Banks and multiline reinsurers are expected to comprise the majority of new soft capital providers targeted by the primaries, Standard & Poor's said. That should help mitigate the risks of "simultaneous worst case operating environments for a primary company and its soft capital providers," the report says.

At the same time it publicized the new criteria, the rating agency also announced formal single-risk guidelines for third-party capital-support relationships.

Standard & Poor's has developed tests that evaluate the performance of each primary insurer's single largest soft capital provider in two scenarios: A "nondepressionary" downgrade and a depression-driven default.
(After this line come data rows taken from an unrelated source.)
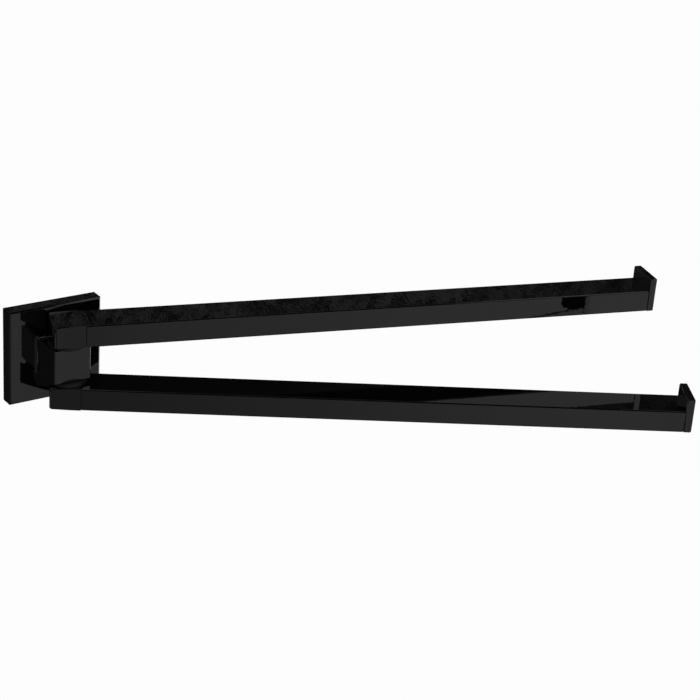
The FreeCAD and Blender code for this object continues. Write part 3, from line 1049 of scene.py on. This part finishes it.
# ---- arms
@dataclass
class SwingArm:
    """One arm in its own frame: pivot axis at the origin, +X out along the bar."""

    side: Side
    angle: float
    width: float = 22.5
    height: float = 12.7
    wall: float = 1.2
    edge: float = 0.6
    reach: float = 348.0
    tail: float = 8.6
    bulge: float = 0.6
    nose: float = 8.6
    corner: float = 1.8
    seam: float = 0.25
    spigot: float = 24.0
    cap_spigot: float = 15.0
    spigot_fit: float = 0.12
    spigot_edge: float = 1.0
    bush_radius: float = 5.65
    roof: float = 2.6
    cap_thick: float = 4.7
    cap_rise: float = 7.6
    cap_drop: float = 0.2
    cap_edge: float = 0.6
    softness: float = 0.07
    screw_inset: float = 9.0
    screw_turn: float = 0.4
    grub_level: float = 1.3
    grub_gap: float = 0.3
    groove_radius: float = 3.6
    pad_length: float = 3.6
    level: float = 18.3

    @property
    def half(self) -> tuple:
        """Half the bar's width and half its height."""
        return self.width / 2, self.height / 2

    @property
    def end(self) -> float:
        """X of the bar's outer end."""
        return self.reach - self.cap_thick

    @property
    def sign(self) -> int:
        """Side of the post that the arm is on: 1 above, -1 below."""
        return self.side.value

    def _carry(self, form: Form, name: str, node: str, slot: str,
               finish: Optional[Finish] = None) -> None:
        """Makes a form in the arm's own frame into a piece of the arm.

        Args:
            form: The form.
            name: The piece's name, without the arm's prefix.
            node: Name of the node that it stands for, without the prefix.
            slot: The record's material slot.
            finish: The finish; without one, gloss black whose grain follows the arm.
        """
        prefix = self.side.prefix
        finish = finish or BlackGloss(f"black_gloss_{prefix}_arm", self.angle, Coat.TUBE)
        spot = Matrix.Translation((0, PIVOT_Y, self.sign * self.level))
        place = spot @ Matrix.Rotation(math.radians(-self.angle), 4, "Z")
        piece = Piece(f"{prefix}_{name}", f"{prefix}_{node}", f"{prefix}_arm", slot, finish)
        piece.make(form, place)

    def _spigot(self, start: float, length: float) -> Form:
        """Tongue that fills the bar's end.

        Args:
            start: X of its root.
            length: How far it reaches, negative towards the pivot.

        Returns:
            The tongue, rooted a little inside its carrier.
        """
        half_y, half_z = (half - self.wall - self.spigot_fit for half in self.half)
        tip = start + length
        low, high = sorted((start - math.copysign(1.0, length), tip))
        tongue = Form.box((low, -half_y, -half_z), (high, half_y, half_z))
        return tongue.bevel(self.spigot_edge, lambda p: near(p.x, tip))

    def _screw_bore(self, x: float) -> Form:
        """Countersunk bore from the bar's underside.

        Args:
            x: How far out along the arm it sits.

        Returns:
            The bore as a solid.
        """
        face = -self.height / 2
        return Form.turned([(0, face - 1.1), (3.7, face - 1.1), (1.5, face + 1.1),
                            (1.5, face + 7.1), (0, face + 7.1)]).moved(x)

    def hub(self) -> None:
        """Builds the hub: crowned tail, flat bevels, bore for the bush and spigot for the bar."""
        half_y, half_z = self.half
        body = Form.prism(self._hub_outline(), -half_z, half_z)
        body.bevel(self.edge, lambda p: near(p.z, half_z) and p.x < self.nose - TINY)
        body.bevel(self.seam, lambda p: p.x > self.nose - TINY)
        body.join(self._spigot(self.nose, self.spigot))
        mouth = -self.sign * half_z
        low, high = sorted((mouth - self.sign, mouth + self.sign * (self.height - self.roof)))
        grub_hole = Form.rod(GRUB_HOLE, 0.0, half_y + 1, 40).facing(TO_WALL)
        body.cut(Form.rod(self.bush_radius, low, high, 64),
                 grub_hole.moved(z=-self.sign * self.grub_level),
                 self._screw_bore(self.nose + self.screw_inset))
        self._carry(body.softened(self.softness), "swivel_hub", "hub", "black_gloss")

    def _hub_outline(self) -> list:
        """Outline of the hub from above, anticlockwise.

        Returns:
            The outline's points.
        """
        half_y = self.width / 2
        radius = (half_y ** 2 + self.bulge ** 2) / (2 * self.bulge)
        centre = radius - self.tail - self.bulge
        y = half_y - self.corner
        x = centre - math.sqrt((radius - self.corner) ** 2 - y ** 2)
        meet = math.atan2(y, centre - x)
        quarter = math.pi / 2
        return ([(self.nose, -half_y), (self.nose, half_y)]
                + arc(x, y, self.corner, quarter, quarter - meet, 12)
                + arc(centre, 0.0, radius, math.pi - meet, 2 * meet, 24)[1:-1]
                + arc(x, -y, self.corner, math.pi + meet, quarter - meet, 12))

    def bar(self) -> None:
        """Builds the flat rectangular tube with its drilled ends."""
        half_y, half_z = self.half
        tube = Form.box((self.nose, -half_y, -half_z), (self.end, half_y, half_z))
        tube.bevel(self.edge, lambda p: near(p.y, half_y) and near(p.z, half_z))
        tube.bevel(self.seam, lambda p: p.x < self.nose + TINY)
        inner_y, inner_z = half_y - self.wall, half_z - self.wall
        tube.cut(Form.box((self.nose - 1, -inner_y, -inner_z), (self.end + 1, inner_y, inner_z)),
                 self._screw_bore(self.nose + self.screw_inset),
                 self._screw_bore(self.end - self.screw_inset))
        self._carry(tube.softened(self.softness), "flat_tube", "bar", "black_gloss_tube")

    def cap(self) -> None:
        """Builds the end cap: a bevelled plate that stands proud of the bar."""
        half_y, half_z = self.half
        plate = Form.box((self.end, -half_y, -half_z - self.cap_drop),
                         (self.reach, half_y, half_z + self.cap_rise))
        plate.bevel(self.cap_edge, lambda p: True).join(self._spigot(self.end, -self.cap_spigot))
        plate.cut(self._screw_bore(self.end - self.screw_inset))
        self._carry(plate.softened(self.softness), "towel_stop", "end_cap", "black_gloss")

    def fasteners(self) -> None:
        """Builds the arm's countersunk screws and its grub screw, and dresses bush and pad."""
        face = -self.height / 2
        screws = CountersunkScrew().form().moved(self.nose + self.screw_inset, 0, face)
        outer = CountersunkScrew().form().placed(Matrix.Rotation(self.screw_turn, 4, "Z"))
        screws.also(outer.moved(self.end - self.screw_inset, 0, face))
        self._carry(screws, "countersunk_screws", "bar_screws", "steel_screws", SCREW_STEEL)
        start = self.groove_radius + self.pad_length
        grub = GrubScrew().form(self.width / 2 - self.grub_gap - start).facing(TO_WALL)
        grub.moved(y=start, z=-self.sign * self.grub_level)
        self._carry(grub, "set_screw", "grub_screw", "steel_screws", SCREW_STEEL)
        dress(f"{self.side.prefix}_bush", BUSH_PLASTIC)
        dress(f"{self.side.prefix}_friction_pad", PAD_PLASTIC)

    def build(self) -> None:
        """Builds the arm from the pivot outwards."""
        self.hub()
        self.bar()
        self.cap()
        self.fasteners()


# ---- studio
def heading(azimuth: float, elevation: float) -> Vector:
    """Direction seen from the bar, in degrees: azimuth 0 is straight before the wall."""
    turn, rise = math.radians(azimuth), math.radians(elevation)
    return Vector((math.sin(turn), -math.cos(turn), math.tan(rise))).normalized()


@dataclass
class Softbox:
    """A soft rectangular light; angles in degrees, sizes in metres."""

    name: str
    azimuth: float
    elevation: float
    distance: float
    width: float
    height: float
    radiance: float

    def build(self, target: Vector) -> None:
        """Hangs the light so that it faces the target.

        Args:
            target: What it lights.
        """
        away = heading(self.azimuth, self.elevation)
        lamp = bpy.data.lights.new(self.name, "AREA")
        lamp.shape = "RECTANGLE"
        lamp.size = self.width
        lamp.size_y = self.height
        lamp.energy = self.radiance * math.pi * self.width * self.height
        holder = bpy.data.objects.new(self.name, lamp)
        holder.location = target + away * self.distance
        holder.rotation_euler = away.to_track_quat("Z", "Y").to_euler()
        holder.visible_camera = False
        bpy.context.scene.collection.objects.link(holder)


@dataclass
class Studio:
    """Pale floor and surround, grey card, soft light and the camera of the photograph."""

    azimuth: float = -35.695
    elevation: float = 23.746
    roll: float = 4.127
    focal_pixels: float = 1908.36
    frame_pixels: float = 700.0
    sensor: float = 36.0
    distance: float = 1059.75
    right: float = 167.197
    up: float = -2.488
    floor_level: float = -1.2
    floor_tone: float = 0.982
    dome_radius: float = 9.0
    dome_step: int = 6
    target: tuple = (0.12, -0.08, 0.0)
    boxes: tuple = (
        Softbox("key_box", 15.0, 25.0, 1.6, 1.95, 0.62, 1.10),
        Softbox("top_box", 180.0, 74.0, 1.6, 1.9, 1.3, 0.36),
        Softbox("rear_box", 172.0, -11.5, 1.8, 3.4, 0.46, 0.30),
        Softbox("rear_low_box", -173.0, -31.0, 1.8, 0.8, 0.86, 0.035),
        Softbox("left_low_box", -100.0, -24.0, 1.7, 0.60, 0.45, 0.28),
        Softbox("right_box", 105.0, -24.0, 1.8, 0.66, 0.5, 2.2),
        Softbox("left_box", -95.0, 35.0, 1.6, 0.6, 0.6, 0.5),
        Softbox("edge_box", 55.0, 46.0, 1.6, 0.6, 0.5, 0.35),
    )
    card_distance: float = 3.0
    card_width: float = 6.0
    card_low: float = -2.6
    card_high: float = -0.33
    card_levels: tuple = (
        (-3.0, 0.08), (-1.94, 0.12), (-1.65, 0.144), (-1.38, 0.172), (-1.13, 0.209), (-0.88, 0.231),
        (-0.6, 0.262), (-0.45, 0.25), (-0.3, 0.155), (-0.19, 0.193), (0.03, 0.217), (0.235, 0.236),
        (0.44, 0.26), (0.66, 0.265), (0.87, 0.29), (1.15, 0.285), (1.4, 0.247), (3.0, 0.25))
    dim: float = 0.008
    front_glow: float = 0.085
    front_right_glow: float = 0.15
    left_glow: float = 0.03
    corner_glow: float = 0.06
    cloud_glow: float = 0.064

    def camera(self) -> None:
        """Stands the camera where the photograph was taken from."""
        away = heading(self.azimuth, self.elevation)
        level = Vector((0, 0, 1)).cross(away).normalized()
        upright = away.cross(level)
        lean = math.radians(self.roll)
        across = level * math.cos(lean) + upright * math.sin(lean)
        over = upright * math.cos(lean) - level * math.sin(lean)
        spot = (across * self.right + over * self.up + away * self.distance) * MM
        lens = bpy.data.cameras.new("photo_camera")
        lens.sensor_width = self.sensor
        lens.lens = self.focal_pixels * self.sensor / self.frame_pixels
        lens.clip_start = 0.01
        lens.clip_end = 100.0
        holder = bpy.data.objects.new("photo_camera", lens)
        turn = Matrix((across, over, away)).transposed()
        holder.matrix_world = Matrix.Translation(spot) @ turn.to_4x4()
        bpy.context.scene.collection.objects.link(holder)
        bpy.context.scene.camera = holder

    @staticmethod
    def _stand(form: Form, paper: LitPaper, unseen: Sequence[str], height: float = 0.0) -> None:
        """Makes a form, in metres, into a lit paper of the studio.

        Args:
            form: The paper's form, which is used up.
            paper: Its finish, which names it.
            unseen: Kinds of ray that pass it: camera, diffuse, glossy or shadow.
            height: How high it stands.
        """
        made = form.shown(paper.name)
        made.data.materials.append(paper.material())
        made.location.z = height
        for ray in unseen:
            setattr(made, f"visible_{ray}", False)

    def surround(self) -> None:
        """Builds the pale floor and the pale surround behind it."""
        radius = self.dome_radius
        turns = [math.radians(turn) for turn in range(self.dome_step, 90, self.dome_step)]
        rise = [(radius * math.cos(turn), radius * math.sin(turn)) for turn in turns]
        for name, profile in (("pale_floor", [(0, 0), (radius, 0)]),
                              ("pale_surround", [(radius, 0)] + rise + [(0, radius)])):
            self._stand(Form.turned(profile, 96), LitPaper(name, self.floor_tone),
                        ("glossy", "diffuse", "shadow"), self.floor_level)

    def front_card(self) -> None:
        """Hangs a grey card before and below the bar, shaded along its width."""
        half, low, high = self.card_width / 2, self.card_low, self.card_high
        mesh = bmesh.new()
        mesh.faces.new([mesh.verts.new((x, -self.card_distance, z))
                        for x, z in ((-half, low), (half, low), (half, high), (-half, high))])
        paper = LitPaper("front_card", width=self.card_width, levels=self.card_levels)
        self._stand(Form(mesh), paper, ("camera", "diffuse", "shadow"))

    def air(self) -> None:
        """Gives the room its light: bright before the wall, dim and cloudy behind it."""
        world = bpy.data.worlds.new("studio_air")
        world.use_nodes = True
        bpy.context.scene.world = world
        graph = Graph(world.node_tree)
        where = graph.node("ShaderNodeTexCoord")["Generated"]
        parts = graph.node("ShaderNodeSeparateXYZ", {}, {"Vector": where})
        x, y, z = parts["X"], parts["Y"], parts["Z"]
        front = (-y).step(-0.05, 0.75) * (1.0 - z.step(0.50, 0.80))
        right = (x + 0.62).step(0.0, 0.75)
        left = (-x).step(0.20, 0.60) * (1.0 - z.step(-0.30, -0.10))
        corner = (0.15 - x).step(0.0, 0.2) * z.step(0.2, 0.3) * y.step(0.3, 0.6)
        behind = y.step(0.1, 0.5) * z.step(0.05, 0.25)
        clouds = graph.noise(where, 270.0, 0.0).step(0.36, 0.66) * (1.0 - 0.40 * x.step(0.56, 0.66))
        dusk = z.step(0.397, 0.413) * (1.0 - 0.4 * x.step(0.49, 0.58))
        level = (self.dim + front * (self.front_glow + self.front_right_glow * right)
                 + left * self.left_glow + corner * self.corner_glow
                 + behind * self.cloud_glow * clouds * (1.0 - dusk))
        glow = graph.node("ShaderNodeBackground", {}, {"Color": (1.0,) * 4, "Strength": level})
        graph.node("ShaderNodeOutputWorld", {}, {"Surface": glow["Background"]})

    def build(self) -> None:
        """Builds the studio."""
        self.camera()
        self.surround()
        self.front_card()
        self.air()
        for box in self.boxes:
            box.build(Vector(self.target))
        view = bpy.context.scene.view_settings
        view.view_transform = "Standard"
        view.look = "None"
        view.exposure = 0.0
        view.gamma = 1.0
        log.info("studio: camera, floor, surround, card and %d lights", len(self.boxes))


UPPER_ANGLE = 16.3  # resting angles from the wall, in degrees
LOWER_ANGLE = 31.0


def main() -> None:
    """Builds the towel bar and its studio."""
    logging.basicConfig(level=logging.INFO, format="%(name)s %(message)s")
    Studio().build()
    WallSide().build()
    Pivot().build()
    SwingArm(Side.UPPER, UPPER_ANGLE).build()
    SwingArm(Side.LOWER, LOWER_ANGLE).build()


if __name__ == "__main__":
    main()
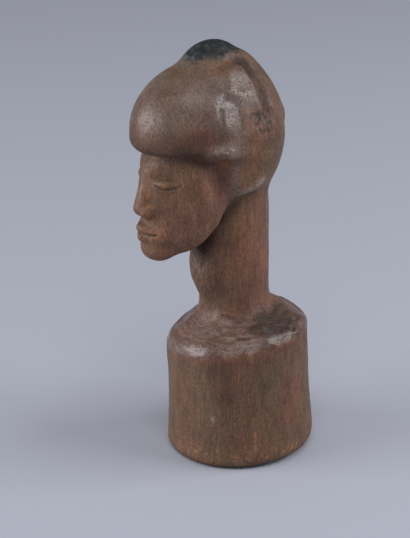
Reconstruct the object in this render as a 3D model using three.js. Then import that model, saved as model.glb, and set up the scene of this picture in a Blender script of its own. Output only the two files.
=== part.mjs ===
import * as THREE from 'three';

// A small bust carved from one block of hardwood: a drum-shaped base with a faceted shoulder, a
// round neck, and a head under a smooth cap of hair with a crest knob on top. Millimetres, +Z up,
// the face looks along -Y, and the origin is the middle of the underside.
//
// The wood is described as a distance field, negative inside, which grows sub-part by sub-part.
// A sphere is then stretched over it, ring by ring, with rays that start inside the wood.

// Driving dimensions of the base and the neck
const BASE_RADIUS = 20.25;
const FOOT_FLARE = 1.1;
const FLARE_HEIGHT = 23;
const RIM_Z = 35.5;
const SHOULDER_RISE = 11;
const SHOULDER_SPAN = 20.6;
const SHOULDER_FULLNESS = 2.9;
const NECK_RADIUS = 9.95;
const NECK_AXIS_Y = -2.6;
const NECK_FOOT_Z = 45;
const NECK_LEAN = 0.4;

// Driving dimensions of the head
const HEAD_HALF_WIDTH = 15.9;
const HEAD_MID_Z = 98;
const CREST_TOP_Z = 121.1;
const HAIRLINE_Z = 94;
const NAPE_Z = 79.7;
const NAPE_RISE = 0.36;
const CROWN_Z = 109.7;
const CHIN_Z = 61.5;
const FACE_HALF_WIDTH = 12.6;
const FACE_FRONT_Y = -30.4;

// The face is laid out by the usual rules: the eyes halfway up the head, the nose ending halfway
// from brow to chin, and the mouth a third of the way from there to the chin
const EYE_Z = (CHIN_Z + CROWN_Z) / 2;
const BROW_Z = EYE_Z + 0.15 * (EYE_Z - CHIN_Z);
const NOSE_Z = (CHIN_Z + BROW_Z) / 2;
const MOUTH_Z = NOSE_Z - (NOSE_Z - CHIN_Z) / 3;

const { clamp, lerp, smoothstep, degToRad } = THREE.MathUtils;

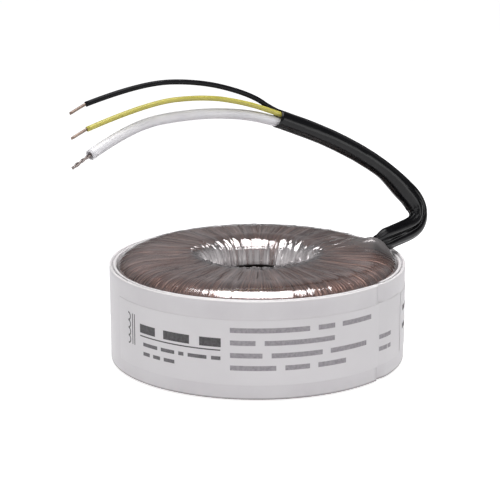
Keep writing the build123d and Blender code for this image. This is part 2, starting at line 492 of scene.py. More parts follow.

The impact on the primary insurers' margin of safety is evaluated in both instances, with an adjusted margin of safety below 1.2 times considered a single-risk violation.

When the new criteria were applied, both Financial Guaranty Insurance Co.'s and Connie Lee Insurance Co.'s margins of safety dropped to where a violation might occur. Green said. However, both firms are expected to comply with the new guidelines by the end of the year, he said.

"We did not categorize either as a violation in recognition of solid years both companies are having in terms of earnings, dividend plans -- which are modest if any -- and corresponding high capital retention plans," Green said.

And an extra layer of protection is present in FGIC's case, Standard & Poor's officials noted.

FGIC's adjusted margin of safety reflects the hypothetical loss of its $150 million capital commitment provided by General Electric Capital Corp. In the event of a downgrade of GE Capital, a trigger mechanism in the structure provides for an immediate cash infusion to FGIC if its rating is threatened.

"This conservative trigger mitigates much of the longer-term risks associated with relying on third parties," the report says.

For the other players, the new criteria had the most dramatic impact on Capital Markets Assurance Corp., whose margin of safety fell to 1.5 to 1.6 times from 1.9 to 2.0 times. The margin is "still well above the single-risk threshold and average margin of safety for the industry," report says.